Dirk Lorenzen: "Und vielleicht ist man jetzt allmählich da, dass man merkt. Mit diesen 95 Prozent unbekanntem Inhalt des Universums kommt man auch nicht wirklich weiter."
Bruno Leibundgut: "Insofern sind diese Probleme begeisternd. Das ist eine tolle Sache."
Dirk Lorenzen: "Vielleicht hat ja irgendwann auch mal einer die ganz große Idee und sagt: Nein, nein, so ist es gar nicht. Ihr müsst mal hier an das denken, und plötzlich löst es sich auf."
Hoffen auf die "andere, bessere Idee"
Adam Riess reißt die meisten Astronomen mit und animiert sie, den Konflikt bei der Hubble-Konstanten als Chance zu sehen, nicht als Problem oder Gefahr.
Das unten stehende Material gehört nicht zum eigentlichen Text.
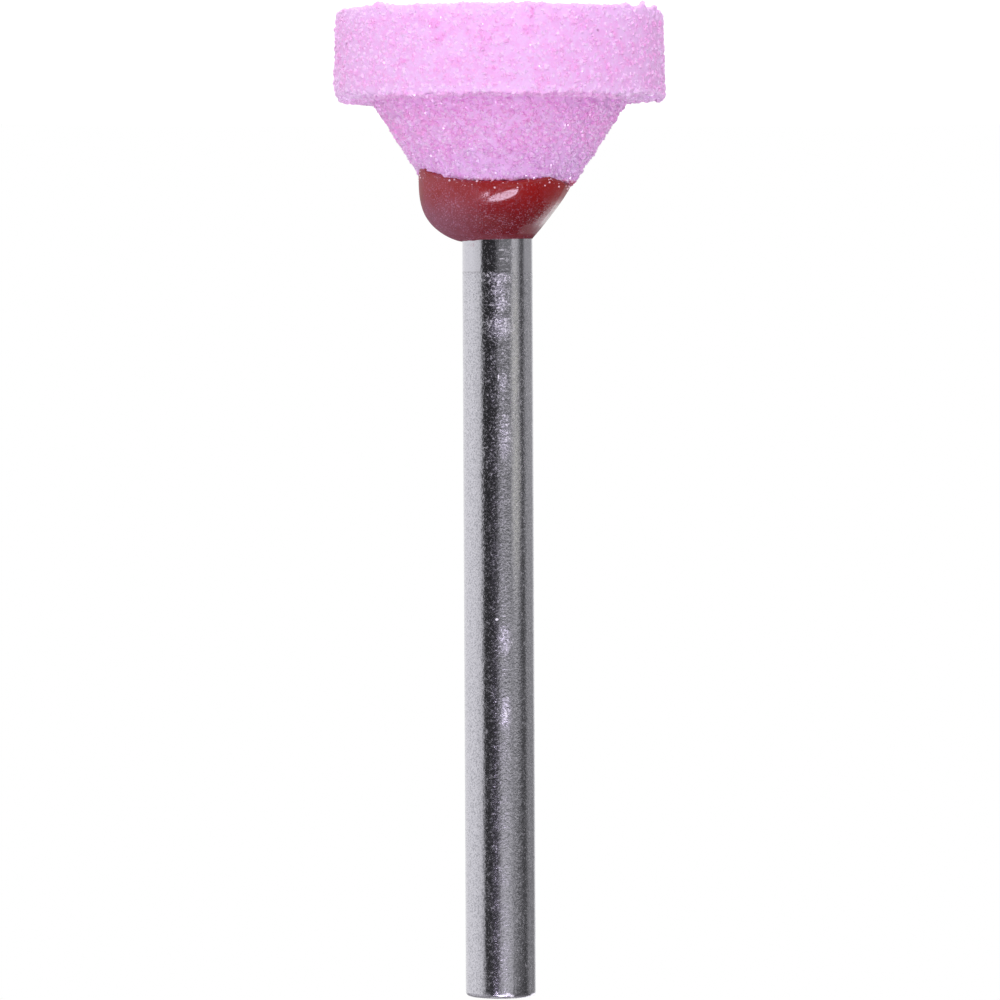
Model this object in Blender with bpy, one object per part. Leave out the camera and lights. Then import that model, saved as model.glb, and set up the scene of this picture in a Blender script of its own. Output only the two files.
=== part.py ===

Für ihn könnte die Kosmologie wieder kurz vor einer epochalen Wende stehen:
"Können wir diesen Messungen wirklich glauben, auch so ganz ohne Idee für eine theoretische Erklärung? In der Geschichte der Wissenschaft war viele Male offensichtlich, dass ein Modell gescheitert war oder dass man irgendetwas nicht verstanden hatte – einfach aufgrund sehr genauer Beobachtungen. So war das zum Beispiel bei der Präzession der Merkurbahn. Manchmal liefern die Messdaten einen Hinweis, aber es dauert eine Weile, bis wir schlau genug sind, ihn zu verstehen."
Jahrzehntelang grübelten die Forscher über eine minimale Abweichung der Bahn des innersten Planeten Merkur. Kaum ein Physiker oder Kosmologe nahm sich der Sache ernsthaft an – wer kümmert sich schon um einen kosmischen Krümel.
Dirk Lorenzen: "Ich hoffe, wir leben noch lang genug, dass wir zumindest diesen nächsten Schritt erleben. Das wäre schon großartig, wenn man sieht, was aus Dunkler Materie und Dunkler Energie wird."
Am Ende ließ sich der Lauf des kleinsten Planeten im Sonnensystem erst mit der Allgemeinen Relativitätstheorie verstehen. Das vermeintlich kleine Problem sorgte für einen der großen Umstürze in der Geschichte der Physik. Adam Riess:
"Wir müssen uns einfach die Fakten ansehen. Wenn unsere Theorien nicht stimmen, dann ist das eben so. Vielleicht ist das Universum cleverer als wir heute sind. Irgendwann kommt dann schon eine bessere Idee."